Le prédécesseur de Danov au ministère des Investissements, l'architecte Kaline Tikholov, n'a tenu que quelques heures à ce poste, le temps que la presse rappelle que son nom était au coeur de l'une des plus vastes escroqueries immobilières sur la côte de la mer Noire.
Trois mois après sa création, ce ministère, chargé de gérer les fonds européens, reste une coquille vide: sans siège, sans employés et, de fait, sans activité.

Même s'il voulait rendre l'argent, Pôle emploi ne pourrait l'encaisser

De tout cela, que pense Pôle emploi? Contacté à plusieurs reprises par L'Express, ces dernières semaines, le service de communication affirme avoir transmis aux "services compétents" nos questions sur le cas d'Ivan Danov, sans recevoir de réponse.
 Sous le couvert de l'anonymat, une responsable juge l'affaire "bien embarrassante", en raison du précédent que constitue le cas d'un ministre en exercice (dans un Etat membre de l'Union européenne, par ailleurs).
  Et ce n'est pas tout. "Au bout de trois ans, il y a prescription dans les dossiers de ce genre, souligne-t-elle.
 
 Même si le ministre en question voulait rembourser les sommes indûment versées, Pôle emploi n'aurait pas le droit de les récupérer tant que la fraude n'aura pas été officiellement reconnue par nos services."
 
L'établissement public français en a vu d'autres, semble-t-il.
Un peu comme l'opinion publique bulgare: "Personne ne s'intéresse à Danov, car les quelques milliers d'euros qu'il a mis dans sa poche sont une peccadille en comparaison des dizaines de millions attendus sous forme de subventions de Bruxelles, qui aiguisent tous les appétits", explique Tihomir Bezlov, spécialiste de la corruption au Centre d'étude de la démocratie, à Sofia.

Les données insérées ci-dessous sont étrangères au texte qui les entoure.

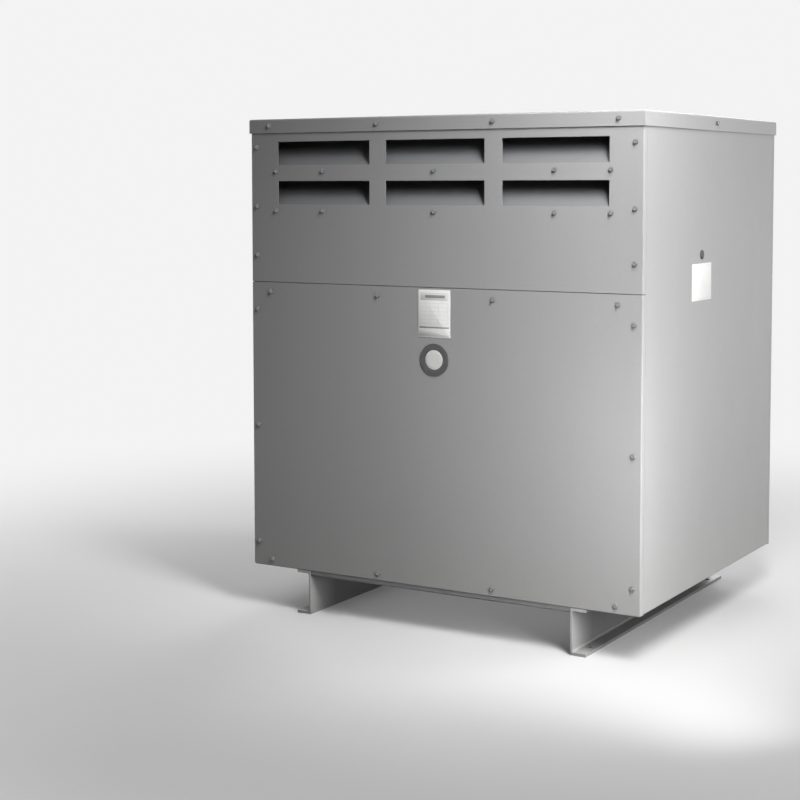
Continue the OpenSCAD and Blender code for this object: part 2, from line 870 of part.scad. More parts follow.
// Rods that draw the upper clamps down on the coils, each with a nut at both ends
module tie_rods() {
    low = window_z - clamp_back - clamp_t;
    high = upper_clamp_z + clamp_t;
    color(plated) front_and_rear() left_and_right() translate([-tie_x, clamp_mid_y, 0]) {
        translate([0, 0, low - tie_nut_h - tie_tail])
            cylinder(h = high - low + 2 * (tie_nut_h + tie_tail), d = tie_rod_d);
        for (z = [low - tie_nut_h, high]) translate([0, 0, z]) difference() {
            hexagon(1.5 * tie_rod_d, tie_nut_h);
            translate([0, 0, -eps]) cylinder(h = tie_nut_h + 2 * eps, d = tie_rod_d + 0.1);
        }
    }
}

lug_x = limb_pitch / 2 + 40; // distance of the lifting lugs from the middle
lug_size = 70;
lug_t = 12;
lug_eye_d = 26;

module lifting_lugs() {
    color(clamp_blue) front_and_rear() left_and_right()
        translate([-lug_x, clamp_mid_y, upper_clamp_top]) rotate([90, 0, 0])
            linear_extrude(lug_t, center = true) difference() {
                union() {
                    translate([-lug_size / 2, 0]) square([lug_size, lug_size / 2]);
                    translate([0, lug_size / 2]) circle(d = lug_size);
                }
                translate([0, lug_size / 2]) circle(d = lug_eye_d);
            }
}

// Windings

module winding_tube(outer, inner, r_in, z, h) {
    wall = outer[0] - inner[0];
    translate([0, 0, z]) linear_extrude(h) difference() {
        round_rect(outer, r_in + wall);
        round_rect(inner, r_in);
    }
}

module lv_winding(x) {
    color(varnish) translate([x, 0, 0]) winding_tube(lv_out, lv_in, coil_r, lv_z, lv_h);
}

module hv_winding(x) {
    hv_r = coil_r + lv_wall + duct;
    color(varnish_dark) translate([x, 0, 0]) {
        winding_tube(hv_skin, hv_in, hv_r, hv_z, hv_h);
        winding_tube(hv_out, hv_in, hv_r, hv_z + hv_margin, hv_h - 2 * hv_margin);
    }
}

module lv_winding_a() {
    lv_winding(limb_xs[0]);
}

module lv_winding_b() {
    lv_winding(limb_xs[1]);
}

module lv_winding_c() {
    lv_winding(limb_xs[2]);
}

module hv_winding_a() {
    hv_winding(limb_xs[0]);
}

module hv_winding_b() {
    hv_winding(limb_xs[1]);
}

module hv_winding_c() {
    hv_winding(limb_xs[2]);
}

// Upright sticks that keep the air duct open between the two windings
module duct_sticks() {
    // The outer sticks stand just inside the ends of the winding's flat sides
    spread = [for (v = lv_out) v - coil_r - lv_wall - stick_w / 2 - 5];
    color(board_red) for (x = limb_xs) translate([x, 0, hv_z]) {
        front_and_rear() for (i = [-1, 0, 1])
            translate([i * spread[0] - stick_w / 2, lv_out[1], 0]) cube([stick_w, duct, hv_h]);
        left_and_right() for (i = [-1, 0, 1])
            translate([lv_out[0], i * spread[1] - stick_w / 2, 0]) cube([duct, stick_w, hv_h]);
    }
}

// Stepped blocks that carry both windings on the clamps' flanges, and the same upside down above them
module coil_blocks() {
    step_y = lv_out[1] + duct / 2;
    first_y = clamp_y + clamp_t + 4;
    low = window_z - clamp_back;
    color(board_red) for (x = limb_xs, side = [-1, 1]) translate([x + side * block_x, 0, 0])
        front_and_rear() for (half = [0, 1])
            translate([0, 0, half * (2 * low + window_h + 2 * clamp_back)]) mirror([0, 0, half]) along_x(block_w) {
                translate([first_y, low]) square([clamp_tip_y - first_y, lv_z - low]);
                translate([step_y, low]) square([clamp_tip_y - step_y, hv_z - low]);
            }
}

// Terminals

// A bent bar that lies on the low-voltage winding's top and rises behind the core
module rising_bar(outer_y, rise_z) {
    translate([0, outer_y, lv_top]) mirror([0, 1, 0]) along_x(bar_w)
        angle_section(outer_y - lv_in[1], rise_z - lv_top, bar_t, bar_t + 4);
}

module lv_bus_bars() {
    color(bare_metal) for (x = limb_xs) difference() {
        translate([x - lead_x, 0, 0]) rising_bar(board_y + bar_t, bar_top);
        for (z = lug_zs) translate([x - lead_x, board_y, z]) rotate([90, 0, 0])
            cylinder(h = drill, d = lug_hole_d, center = true);
        translate([x - lead_x, board_y, board_bolt_z]) rotate([90, 0, 0])
            cylinder(h = drill, d = bolt_clear, center = true);
    }
}

module neutral_bar() {
    first_x = -limb_pitch + lead_x - bar_w / 2;
    color(bare_metal) difference() {
        union() {
            for (x = limb_xs) translate([x + lead_x, 0, 0]) rising_bar(neutral_y + bar_t, neutral_z + bar_w);
            translate([first_x, neutral_y, neutral_z]) cube([neutral_end - first_x, bar_t, bar_w]);
        }
        for (i = [0, 1])
            translate([neutral_end - 20 - i * lug_pitch, neutral_y, neutral_z + bar_w / 2]) rotate([90, 0, 0])
                cylinder(h = 3 * bar_t, d = lug_hole_d, center = true);
    }
}

module terminal_board(bolt_xs) {
    difference() {
        translate([-board_w / 2, clamp_tip_y, upper_clamp_z]) cube([board_w, board_t, clamp_h]);
        for (x = bolt_xs) translate([x, board_y, board_bolt_z]) rotate([90, 0, 0])
            cylinder(h = drill, d = bolt_clear, center = true);
    }
}

module lv_terminal_board() {
    color(board_red) terminal_board([for (x = limb_xs) x - lead_x]);
}

module hv_terminal_board() {
    color(board_red) to_rear() terminal_board(limb_xs);
}

// Boards on the high-voltage windings' front faces, with a row of tap studs on each
module hv_tap_boards() {
    color(board_red) for (x = limb_xs)
        translate([x - tap_board_w / 2, -board_y, tap_z]) cube([tap_board_w, board_y - hv_out[1], tap_board_h]);
}

module hv_tap_studs() {
    color(brass_tone) for (x = limb_xs, i = [0:4])
        translate([x, -board_y, tap_z + tap_end + (i + 0.5) * tap_stud_pitch]) rotate([90, 0, 0]) {
            hexagon(tap_nut_flats, tap_nut_h);
            cylinder(h = tap_stud_len, d = tap_stud_d);
        }
}

module hv_leads() {
    overlap = 26; // length of a lead on its tap board
    low = tap_z + tap_board_h - overlap;
    color(copper) for (x = limb_xs) difference() {
        translate([x - lead_w / 2, -board_y - lead_t, low]) cube([lead_w, lead_t, upper_clamp_top - low]);
        translate([x, -board_y, board_bolt_z]) rotate([90, 0, 0])
            cylinder(h = drill, d = bolt_clear, center = true);
    }
}

// Earthing

// The bar stands on two spacers, so that lug bolts pass through it
module ground_bar() {
    color(copper) difference() {
        translate([ground_bar_x - ground_bar_w / 2, ground_bar_y - ground_bar_d / 2, ground_bar_z])
            cube([ground_bar_w, ground_bar_d, bar_t]);
        for (x = ground_bolt_xs) translate([x, ground_bar_y, ground_bar_z])
            cylinder(h = drill, d = bolt_clear, center = true);
        for (x = ground_hole_xs) translate([x, ground_bar_y, ground_bar_z])
            cylinder(h = drill, d = ground_hole_d, center = true);
    }
}

module ground_spacers() {
    color(plated) for (x = ground_bolt_xs) translate([x, ground_bar_y, rail_top]) difference() {
        cylinder(h = spacer_h, d = spacer_d);
        translate([0, 0, -eps]) cylinder(h = spacer_h + 2 * eps, d = bolt_clear);
    }
}

module ground_strap() {
    bar_z = ground_bar_z + bar_t;
    clamp_top_z = clamp_z + clamp_t;
    leave_y = -inner_d + base_rail_d + 6;
    arrive_y = -clamp_tip_y - 5;
    span = arrive_y - leave_y;
    route = [
        [-inner_d + 12, bar_z], [leave_y, bar_z], [leave_y + span * 0.1, bar_z - 0.4 * strap_sag],
        [leave_y + span * 0.5, bar_z - strap_sag], [leave_y + span * 0.85, bar_z - 0.35 * strap_sag],
        [arrive_y, clamp_top_z], [strap_bolt_y + 14, clamp_top_z]
    ];
    upper = [for (i = [len(route) - 1:-1:0]) route[i] + [0, strap_t]];
    color(copper) difference() {
        translate([strap_x, 0, 0]) along_x(strap_w) polygon(concat(route, upper));
        for (place = [[ground_bar_y, bar_z], [strap_bolt_y, clamp_top_z]])
            translate([strap_x, place[0], place[1]]) cylinder(h = drill / 2, d = bolt_clear, center = true);
    }
}

foot_left();
foot_right();
base_rail_front();
base_rail_rear();
post_front_left();
post_front_right();
post_rear_left();
post_rear_right();
top_rail_front();
top_rail_rear();
mid_rail_front();
mid_rail_rear();
front_upper_panel();
front_lower_cover();
rear_upper_panel();
rear_lower_cover();
side_panel_left();
side_panel_right();
top_cover();
baffle_front_upper();
baffle_front_lower();
baffle_rear_upper();
baffle_rear_lower();
panel_screws();
rating_plate();
round_badge();
side_label();
side_plug();
core_beam_front();
core_beam_rear();
isolation_pads();
hex_bolts();
hex_nuts();
core_legs();
core_top_yoke();
clamp_lower_front();
clamp_lower_rear();
clamp_upper_front();
clamp_upper_rear();
clamp_bolts();
tie_rods();
lifting_lugs();
lv_winding_a();
lv_winding_b();
lv_winding_c();
hv_winding_a();
hv_winding_b();
hv_winding_c();
duct_sticks();
coil_blocks();
lv_bus_bars();
neutral_bar();
lv_terminal_board();
hv_leads();
hv_tap_boards();
hv_tap_studs();
hv_terminal_board();
ground_bar();
ground_spacers();
ground_strap();
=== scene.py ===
import json
import math

import bmesh
import bpy
from mathutils import Matrix, Vector


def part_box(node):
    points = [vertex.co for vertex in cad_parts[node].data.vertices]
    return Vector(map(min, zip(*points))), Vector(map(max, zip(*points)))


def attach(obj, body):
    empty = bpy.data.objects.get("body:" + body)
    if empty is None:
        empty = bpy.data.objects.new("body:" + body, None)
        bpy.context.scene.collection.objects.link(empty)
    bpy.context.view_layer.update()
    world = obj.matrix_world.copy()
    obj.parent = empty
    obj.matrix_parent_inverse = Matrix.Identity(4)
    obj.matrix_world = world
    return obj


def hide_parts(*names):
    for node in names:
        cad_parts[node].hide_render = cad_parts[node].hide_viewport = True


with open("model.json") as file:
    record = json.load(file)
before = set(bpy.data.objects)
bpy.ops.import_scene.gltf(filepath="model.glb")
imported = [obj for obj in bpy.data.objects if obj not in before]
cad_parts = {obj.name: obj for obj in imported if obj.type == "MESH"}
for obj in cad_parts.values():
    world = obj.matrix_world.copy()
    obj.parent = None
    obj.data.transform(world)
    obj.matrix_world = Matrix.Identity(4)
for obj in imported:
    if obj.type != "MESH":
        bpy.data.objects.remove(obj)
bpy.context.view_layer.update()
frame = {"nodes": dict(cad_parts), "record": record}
nodes = frame["nodes"]
scene = bpy.context.scene
MM = 0.001


def linear(r, g, b):
    """A colour written as 0-255 screen values, as Blender's linear RGBA."""
    def one(v):
        v /= 255
        return v / 12.92 if v <= 0.04045 else ((v + 0.055) / 1.055) ** 2.4
    return one(r), one(g), one(b), 1.0


def scaled(colour, k):
    """The colour with its brightness times k, at most white."""
    return tuple(min(1.0, c * k) for c in colour[:3]) + (1.0,)


# Materials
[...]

 "Ivan Danov a été habile de laisser entendre que les Français sont des nigauds, renchérit Dimitar Bechev, chef de l'antenne bulgare du Conseil européen des relations étrangères (ECFR), un centre d'analyse.
 
 Sa remarque a dû réjouir nombre de ses compatriotes: ils en auront déduit que, pour une fois, ce ne sont pas eux qui ont été grugés."